The crowd included 100 students from Georgetown and about 200 from Howard, American, Gallaudet, George Mason, George Washington and Southeastern universities as well as the universities of the District of Columbia and Maryland. Another 100 were brought by organizations that mentor, train and work with young people, particularly low-income and minority youths.
One was Walter Callejas, 21, who came to Washington from El Salvador with his family when he was 3 and spent the next 15 years in and out of school and on the edge of criminality. A year ago, Callejas said, he decided to stop hanging out with friends who regularly stole cars and shoplifted. He now lives with a sister in Columbia Heights and has enrolled in a Latin American Youth Center program called Youth Opportunities, getting academic and job training.
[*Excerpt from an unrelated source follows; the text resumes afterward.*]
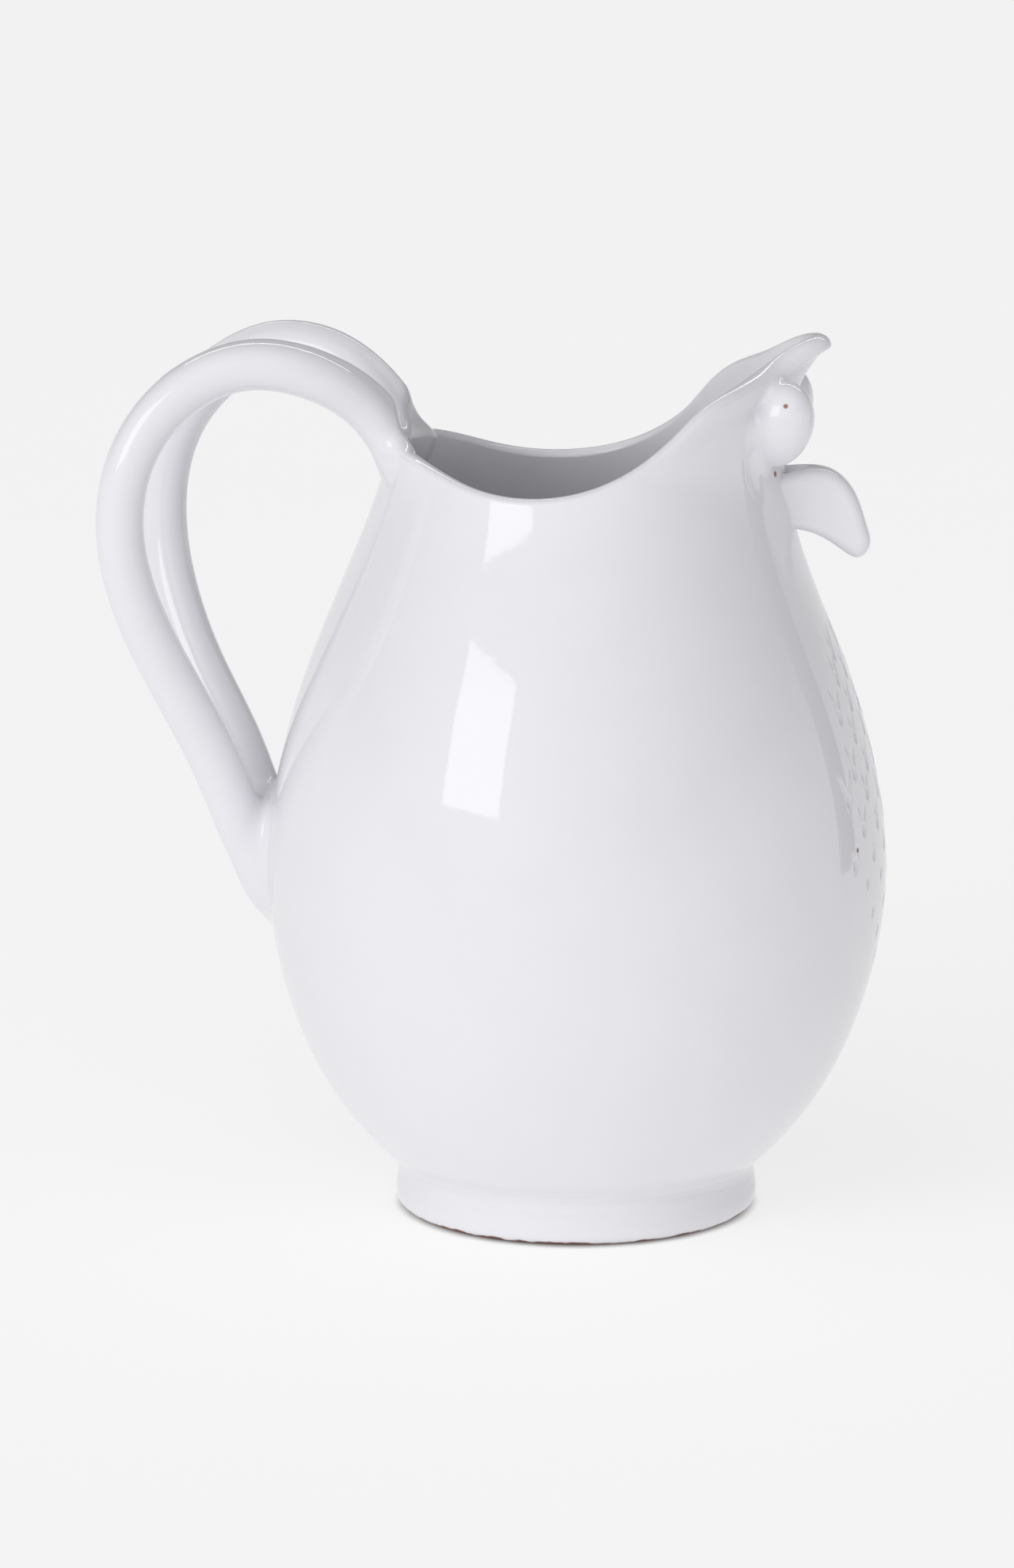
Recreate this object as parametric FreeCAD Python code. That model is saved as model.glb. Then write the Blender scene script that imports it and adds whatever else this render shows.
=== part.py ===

He is to take the test for his General Equivalency Development diploma today.
Yesterday, Callejas participated in the criminal justice discussion and later stood on the stage of Georgetown's Gaston Auditorium and told Clinton and his fellow students that they must take charge of their destinies.
"People out here robbing people for a pair of Jordans just because they want to look good. If we don't do nothing about it, nothing will happen," he said. "Everybody needs to contribute. We need to stop being followers and start being leaders."
Or as Chanel Haliburton, 22, a senior at George Washington said: "Youth are the largest untapped natural resource that America has. . . . We have an incredible opportunity, all of us who go to school here in Washington. We can walk down the street and talk to our legislators. Like my mother used to tell me, talk is cheap. Don't talk about it, be about it."
A spokesman said Clinton wants to sponsor annual youth summits. And Clinton announced that the foundation would give $40,000 grants to several groups that brought students -- Advocates for Youth, College Summit, Latin America Youth Center and Youth Vote -- to aid their work.
"I wanted you to have the discipline, as well as the opportunity" to talk about solutions to problems, he said. "This is not just about what you think, but about what should be done. . . . It's important that young people work towards that."
Clinton was greeted warmly by the students, and afterward, he held up his entourage of Secret Service agents and foundation staff members by partaking in some of his favorite presidential pastimes: pressing the flesh, posing for pictures, talking one-on-one for a few minutes at a time and even kissing the forehead and holding the hand of a young woman in a wheelchair.